***** Input

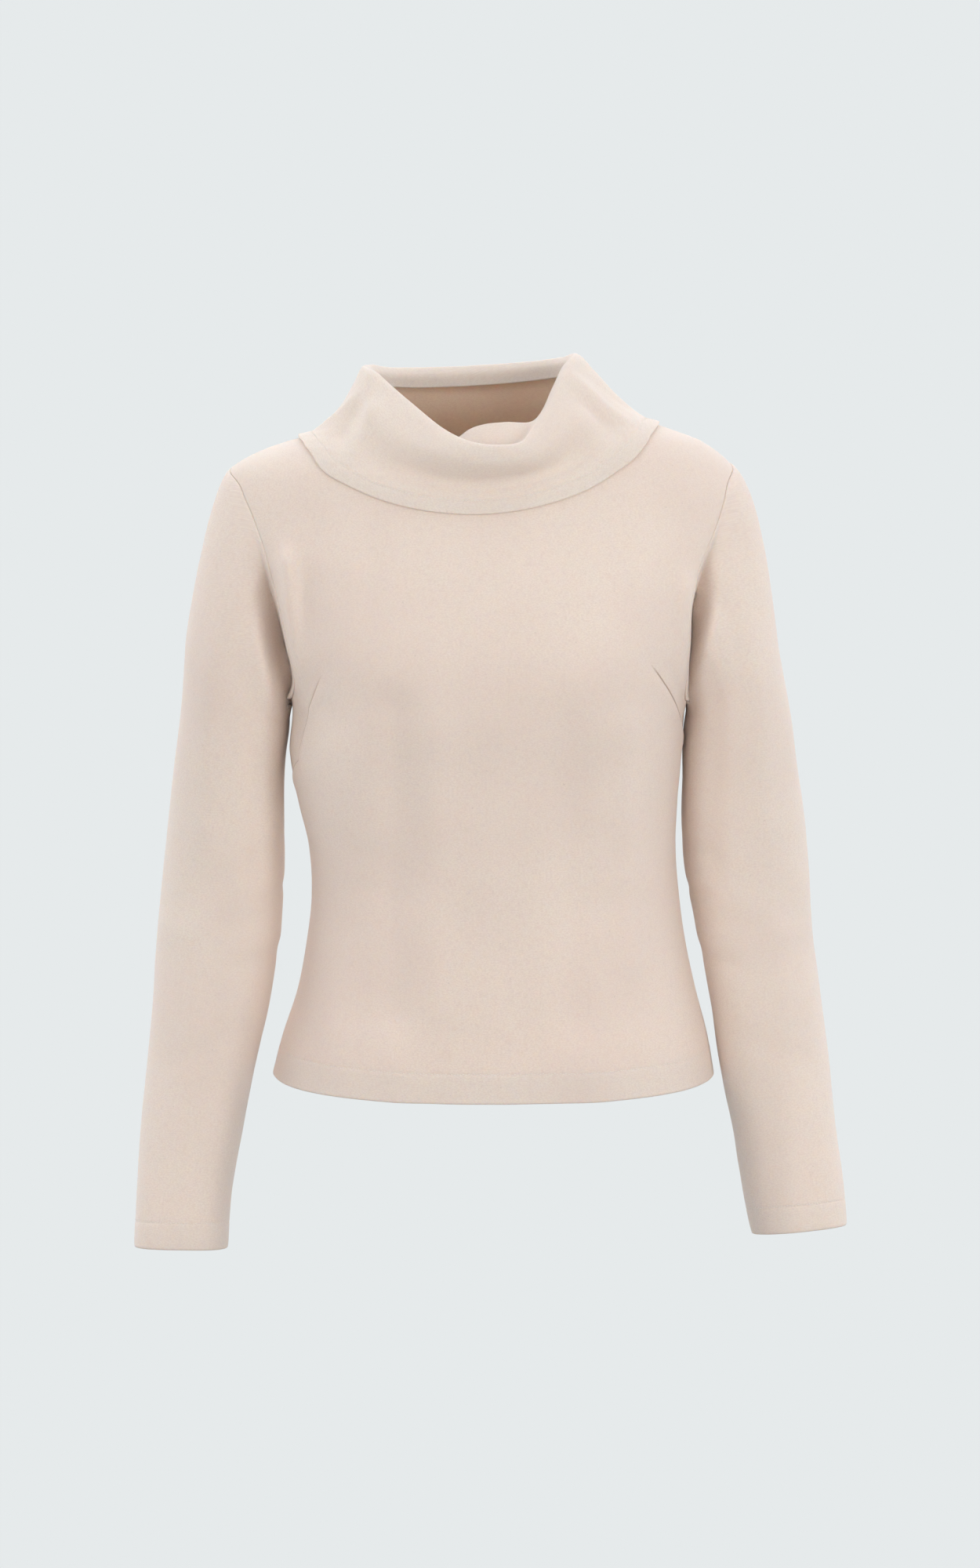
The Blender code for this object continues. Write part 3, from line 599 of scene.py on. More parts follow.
def unevenness(across, up, seed, size):
    """Gentle unevenness of hanging cloth: a sum of long, shallow waves in seeded directions, each
    as high as it is long."""
    rng = np.random.default_rng(seed)
    total = np.zeros(np.broadcast(across, up).shape)
    for length in WAVE_LENGTHS:
        turn = rng.uniform(0.0, math.pi)
        start = rng.uniform(0.0, 2 * math.pi)
        wave = (across * math.cos(turn) + up * math.sin(turn)) * 2 * math.pi / length
        total += np.sin(wave + start) * length / WAVE_LENGTHS[0]
    return size * total / 2.0


def body_point(angle, height):
    """Middle of the body wall at an angle round the body (radians from centre front towards +X)
    and a height: a squared ellipse, pushed out over the bust and by the folds."""
    left, right, front, back, square = (read(BODY_SECTIONS, name, height)
                                        for name in BODY_SECTIONS[0][1:])
    x = (left + right) / 2 + ((right - left) / 2 - WALL / 2) * np.sin(angle)
    depth = np.where(np.cos(angle) >= 0, front, back) - WALL / 2
    y = -depth * np.cos(angle) * (1 + square * np.sin(angle) ** 2)
    spread_z = np.where(height > BUST_HEIGHT, BUST_SPREAD_ABOVE, BUST_SPREAD_BELOW)
    bust = sum(np.exp(-((x - sign * BUST_ACROSS) / BUST_SPREAD_X) ** 2
                      - ((height - BUST_HEIGHT) / spread_z) ** 2) for sign in SIDE_SIGN.values())
    front_push = (BUST_RISE * bust + fold_push(FRONT_FOLDS, x, height)
                  + fold_push(BUST_DARTS, x, height))
    back_push = fold_push(BACK_FOLDS, x, height)
    facing = np.cos(angle)
    y = y - np.where(facing >= 0, front_push, back_push) * facing
    return np.stack((x, y, np.broadcast_to(height, x.shape)), axis=-1)


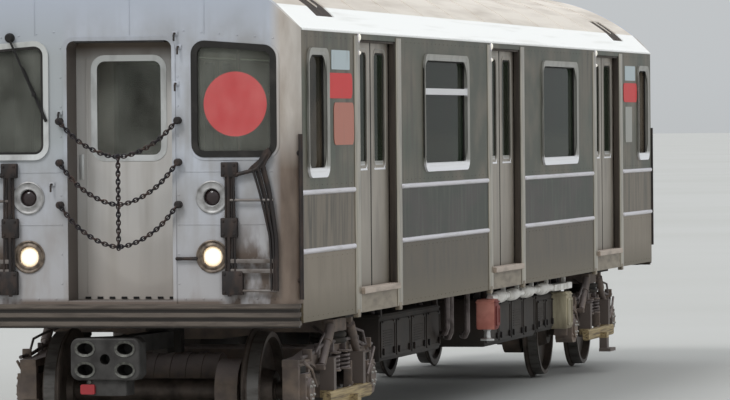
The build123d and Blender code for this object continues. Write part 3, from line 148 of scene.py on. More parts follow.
def rising(tree, value, low, high):
    """A share that is 0 below low and 1 above high."""
    return add_node(tree, "ShaderNodeMapRange", {
        "Value": value, "From Min": low, "From Max": high,
    }).outputs["Result"]


def lumps(tree, size, detail=3.0):
    """Soft noise from 0 to 1, in lumps of the given size in metres."""
    place = add_node(tree, "ShaderNodeTexCoord")
    grid = add_node(tree, "ShaderNodeMapping", {
        "Vector": place.outputs["Object"], "Scale": [1 / length for length in size],
    })
    noise = add_node(tree, "ShaderNodeTexNoise", {
        "Vector": grid.outputs["Vector"], "Scale": 1.0, "Detail": detail,
    })
    return noise.outputs["Fac"]


def patches(tree, clean, dirty, size, low, high, detail=5.0):
    """Colour that turns from clean to dirty as the noise goes from low to high."""
    return blend(tree, rising(tree, lumps(tree, size, detail), low, high), clean, dirty)


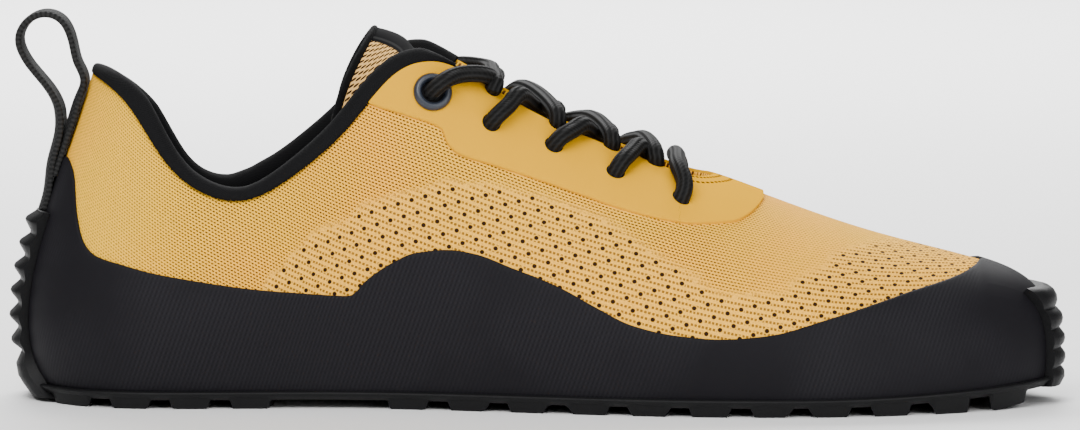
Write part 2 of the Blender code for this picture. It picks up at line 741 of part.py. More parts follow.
def make_tongue(look):
    rows = tongue_sections()
    count, cols = rows.shape[:2]
    points, kept = weld(rows.reshape(-1, 3), grid_faces(count, cols))
    kept = short_diagonals(points, [face for face in kept if face])
    normals = point_normals(points, kept)
    add("tongue", *layer(points, kept, normals, -TONGUE, 0), look)


def on_film(t, v, lift):
    point, normal, _ = skin_frame(np.array([float(t)]), np.array([float(v)]))
    return point[0] + normal[0] * (GAP + FILM + lift), normal[0]


def make_eyelets(look):
    """Flanged ring at the top hole of each side."""
    t, v = HOLES[0]
    for name, side in (("eyelet_medial", 1), ("eyelet_lateral", -1)):
        centre, normal = on_film(t * side, v, GAP)
        turn = Vector((0, 0, 1)).rotation_difference(Vector(normal)).to_matrix()
        rim = RING_RADIUS - RING_SLOPE
        section = ((RING_HOLE, 0.0), (RING_RADIUS, 0.0), (rim, RING_HIGH), (RING_HOLE, RING_HIGH))
        rings = []
        for k in range(RING_SIDES):
            angle = 2 * math.pi * k / RING_SIDES
            ring = [turn @ Vector((r * math.cos(angle), r * math.sin(angle), h)) for r, h in section]
            rings.append([Vector(centre) + p for p in ring])
        points, faces = tube_rings(np.array(rings), closed=True)
        add(name, points, [face[::-1] for face in faces], look)


def smooth_path(points, count):
    """Points along a smooth curve through the route's own points."""
    points = np.array(points)
    ts = np.linspace(0, len(points) - 1, count)
    return np.stack([spline(points[:, k], ts) for k in range(3)], -1)


def tube(name, path, radius, sides):
    """Round tube along a path, with flat ends."""
    ways = np.gradient(path, axis=0)
    ways /= np.linalg.norm(ways, axis=1, keepdims=True)
    rings = []
    side = np.cross(ways[0], [0, 0, 1.0])
    for point, way in zip(path, ways):
        side = side - way * (side @ way)
        side /= np.linalg.norm(side)
        other = np.cross(way, side)
        angles = 2 * math.pi * np.arange(sides) / sides
        rings.append([point + radius * (math.cos(a) * side + math.sin(a) * other) for a in angles])
    points, faces = tube_rings(np.array(rings))
    return add(name, points, faces)


def lace_route(start, end, sides, over):
    """From a hole on one side, over both throat edges and the tongue, to a hole on the other side."""
    (t0, v0), (t1, v1) = HOLES[start], HOLES[end]
    side0, side1 = sides
    clear = LACE_RADIUS + GAP
    lift0 = clear + (RING_HIGH + GAP if start == 0 else 0)
    lift1 = clear + (RING_HIGH + GAP if end == 0 else 0)
    route = [on_film(t0 * side0, v0, lift0)[0]]
    for part, side in ((0.30, side0), (0.70, side1)):
        t = max(t0 + (t1 - t0) * part + EDGE_AHEAD, BINDING_END + BINDING_CLEAR)
        top = float(breaks(np.array([t]))[2][0])
        point = on_film(t * side, top, clear)[0]
        point[2] += EDGE_LIFT
        route.append(point)
    middle = (route[1] + route[2]) / 2
    middle[2] += CROSS_LIFT + (CROSS_STEP if over else 0)
    route.insert(2, middle)
    route.append(on_film(t1 * side1, v1, lift1)[0])
    return smooth_path(route, 9)


def make_laces(look):
    """Crossings and the front bar, joined at the holes, over the tongue and the eyestay."""
    runs = [tube("laces", lace_route(4, 4, (1, -1), False), LACE_RADIUS, LACE_SIDES)]
    runs[0].data.materials.append(look)
    for k in range(4):
        runs.append(tube(f"strand_{k}_near", lace_route(k, k + 1, (1, -1), False), LACE_RADIUS, LACE_SIDES))
        runs.append(tube(f"strand_{k}_far", lace_route(k, k + 1, (-1, 1), True), LACE_RADIUS, LACE_SIDES))
    join(runs[0], runs[1:])


def make_pull_loop(look):
    """Webbing stitched down the heel, with a loop over the collar."""
    zs = HEIGHT * np.array(PULL_STRIP)
    heel = np.zeros_like(zs)
    point, normal, _ = skin_frame(heel, reach(heel, lambda p: p[..., 2] >= zs))
    strip = point + normal * (GAP + RAND + WRAP_GAP + TAPE / 2)
    loop = np.array([[along(0) + x, 0.0, HEIGHT * z] for x, z in PULL_ROUTE])
    path = smooth_path(np.concatenate([strip, loop]), 30)
    ways = np.gradient(path, axis=0)
    ways /= np.linalg.norm(ways, axis=1, keepdims=True)
    flat = np.stack([-ways[:, 2], ways[:, 1], ways[:, 0]], -1) * TAPE / 2
    wide = np.array([0, TAPE_WIDTH / 2, 0])
    rings = np.stack([path + flat - wide, path + flat + wide, path - flat + wide, path - flat - wide], axis=1)
    points, faces = tube_rings(rings[:, ::-1])
    add("pull_loop", points, faces, look)


def main():
    clear()
    points, faces, bands, normals = base_skin()
    rand_faces = [face for face, band in zip(faces, bands) if band == 0]
    film_faces = [face for face, band in zip(faces, bands) if band == 2]
    add("upper", *layer(points, faces, normals, -WALL, 0), material("knit", (0.72, 0.45, 0.15), 0.85))
    charcoal = material("rand", (0.02, 0.02, 0.022), 0.55)
    add("rand", *layer(points, rand_faces, normals, GAP, GAP + RAND), charcoal)
    film = material("film", (0.68, 0.44, 0.10), 0.5)
    add("eyestay", *layer(points, film_faces, normals, GAP, GAP + FILM), film)
    make_outsole(material("rubber", (0.012, 0.012, 0.013), 0.6))
    make_insole(material("foam", (0.03, 0.03, 0.03), 0.9))
    make_binding(material("padding", (0.012, 0.012, 0.013), 0.9))
    make_tongue(material("tongue_mesh", (0.60, 0.40, 0.18), 0.85))
    make_eyelets(material("painted_metal", (0.03, 0.04, 0.055), 0.4, 0.5))
    make_laces(material("cord", (0.008, 0.008, 0.009), 0.8))
    make_pull_loop(material("webbing", (0.015, 0.015, 0.016), 0.85))


main()
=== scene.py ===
# %% [markdown]
# # A low knit shoe on a lugged sole
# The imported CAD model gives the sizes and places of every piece. This lesson dresses it: each soft or
# moulded piece is worked out again as a fine surface, and each finish is mixed from procedural nodes.

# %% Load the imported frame
import math

import bpy
import bmesh
import numpy as np
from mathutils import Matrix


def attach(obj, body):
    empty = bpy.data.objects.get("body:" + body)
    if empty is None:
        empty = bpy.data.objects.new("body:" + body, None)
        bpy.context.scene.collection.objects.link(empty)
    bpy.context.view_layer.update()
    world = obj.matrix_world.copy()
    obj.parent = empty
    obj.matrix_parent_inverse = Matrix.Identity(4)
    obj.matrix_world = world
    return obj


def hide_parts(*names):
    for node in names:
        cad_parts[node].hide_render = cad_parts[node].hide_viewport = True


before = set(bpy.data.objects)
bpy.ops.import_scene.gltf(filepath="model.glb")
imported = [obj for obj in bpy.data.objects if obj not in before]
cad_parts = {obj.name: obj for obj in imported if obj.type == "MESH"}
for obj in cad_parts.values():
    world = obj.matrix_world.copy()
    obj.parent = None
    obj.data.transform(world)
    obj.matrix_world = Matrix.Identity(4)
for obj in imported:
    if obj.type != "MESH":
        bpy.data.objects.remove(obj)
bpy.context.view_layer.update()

# %% [markdown]
# ## Camera
# The photo was taken from the shoe's inner side, a little above the floor. A long lens far away keeps the
# sides nearly parallel. A short lens nearer by would give the same frame, but would swell the middle of
# the shoe.

# %% Place the camera
TARGET = np.array([0.1093, 0.0, 0.0489])
ELEVATION = math.radians(5.5)
DISTANCE = 1.6
LENS = 196.8
SENSOR = 36.0
camera_data = bpy.data.cameras.new("camera")
camera_data.lens = LENS
camera_data.sensor_width = SENSOR
camera = bpy.data.objects.new("camera", camera_data)
camera.location = TARGET + DISTANCE * np.array([0, -math.cos(ELEVATION), math.sin(ELEVATION)])
camera.rotation_euler = (math.pi / 2 - ELEVATION, 0, 0)
bpy.context.scene.collection.objects.link(camera)
bpy.context.scene.camera = camera
print("camera", DISTANCE, "m away, lens", LENS, "mm")


# %% [markdown]
# ## Light
# On a product table the lamps are large boxes with white cloth in front. An area light does the same: its
# size softens the shadow and its power sets the brightness. One lamp hangs behind the shoe and lights
# mostly the floor there, so that the background is pale while the rubber stays dark.

# %% Light the table
def softbox(name, place, aim, size, power):
    """A square lamp at place, turned so that its -Z axis points at aim."""
    data = bpy.data.lights.new(name, "AREA")
    data.energy = power
    data.size = size
    lamp = bpy.data.objects.new(name, data)
    lamp.location = place
    way = np.array(aim, float) - np.array(place, float)
    tilt = math.acos(-way[2] / np.linalg.norm(way))
    heading = math.atan2(way[1], way[0]) - math.pi / 2
    lamp.rotation_euler = (tilt, 0, heading)
    bpy.context.scene.collection.objects.link(lamp)


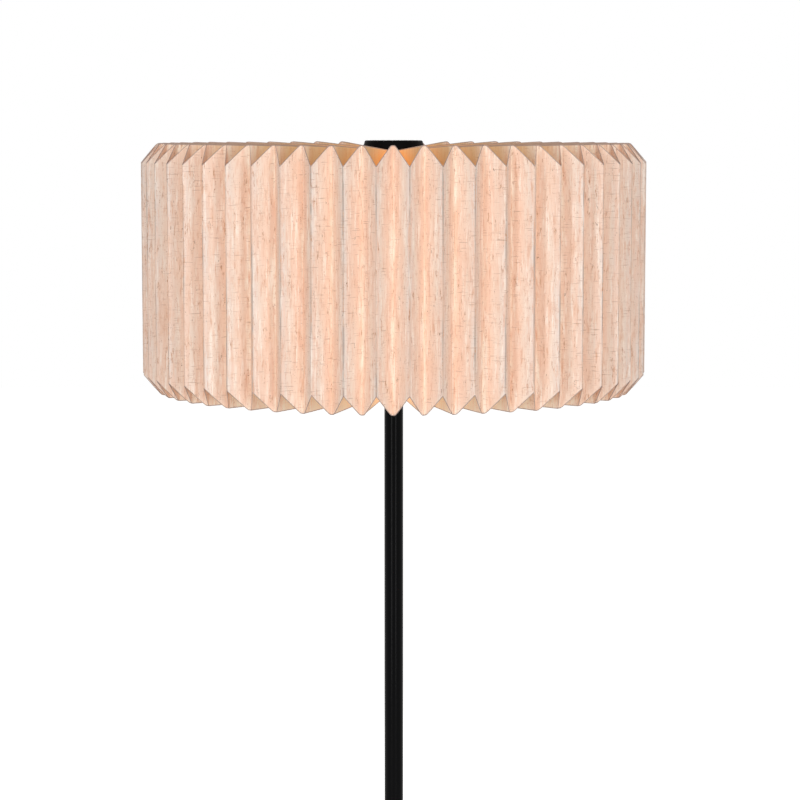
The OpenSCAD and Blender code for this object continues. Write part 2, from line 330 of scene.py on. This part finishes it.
def fillet(before, corner, after, radius, count):
    """The arc that rounds a corner. It leaves and meets the two sides at radius over tan(half
    the corner's angle), and its centre lies at radius over sin(half) along the middle line."""
    back, on = before - corner, after - corner
    back, on = back / np.linalg.norm(back), on / np.linalg.norm(on)
    half = math.acos(back @ on) / 2
    centre = corner + (back + on) / np.linalg.norm(back + on) * radius / math.sin(half)
    t = np.linspace(0, 1, count)[:, None]
    spoke = corner + (back * (1 - t) + on * t) * radius / math.tan(half) - centre
    return centre + spoke / np.linalg.norm(spoke, axis=1, keepdims=True) * radius


def sheet_plan(leaf_steps=8, wall_steps=(0.9, 1.8, 2.7, 3.8, 5.5, 9.0, 14.0)):
    """One sheet seen from above, along the middle of its thickness, between the leaf at angle 0
    and the next one. Its second half is the first, mirrored about the ridge: a point p goes to
    2 (p . m) m - p, with m the unit vector at half a pitch."""
    middle = np.array([math.cos(pitch / 2), math.sin(pitch / 2)])

    def mirror(p):
        return 2 * (p @ middle)[..., None] * middle - p

    half_ply = paper / 2
    spine = np.array([leaf_in_r, half_ply])
    groove = np.array([groove_r - half_ply, half_ply])
    ridge = middle * (ridge_r - half_ply * math.sqrt(2))
    bend = fillet(spine, groove, ridge, groove_round, 5)
    leaf = np.linspace(spine, bend[0], leaf_steps, endpoint=False)
    outwards = (ridge - groove) / np.linalg.norm(ridge - groove)
    wall = bend[-1] + outwards * np.array(wall_steps)[:, None]
    crest = fillet(groove, ridge, mirror(groove), ridge_round, 7)
    half = np.vstack([leaf, bend, wall])
    return np.vstack([half, crest, mirror(half)[::-1]])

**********

_Brief_: Of the entries listed above, reproduce only the lines starting at the line containing "0.055), 0.4, 0.5))" and ending at the line containing "from mathutils import Matrix". Include both, exactly as they stand.

_The response_:
    make_eyelets(material("painted_metal", (0.03, 0.04, 0.055), 0.4, 0.5))
    make_laces(material("cord", (0.008, 0.008, 0.009), 0.8))
    make_pull_loop(material("webbing", (0.015, 0.015, 0.016), 0.85))


main()
=== scene.py ===
# %% [markdown]
# # A low knit shoe on a lugged sole
# The imported CAD model gives the sizes and places of every piece. This lesson dresses it: each soft or
# moulded piece is worked out again as a fine surface, and each finish is mixed from procedural nodes.

# %% Load the imported frame
import math

import bpy
import bmesh
import numpy as np
from mathutils import Matrix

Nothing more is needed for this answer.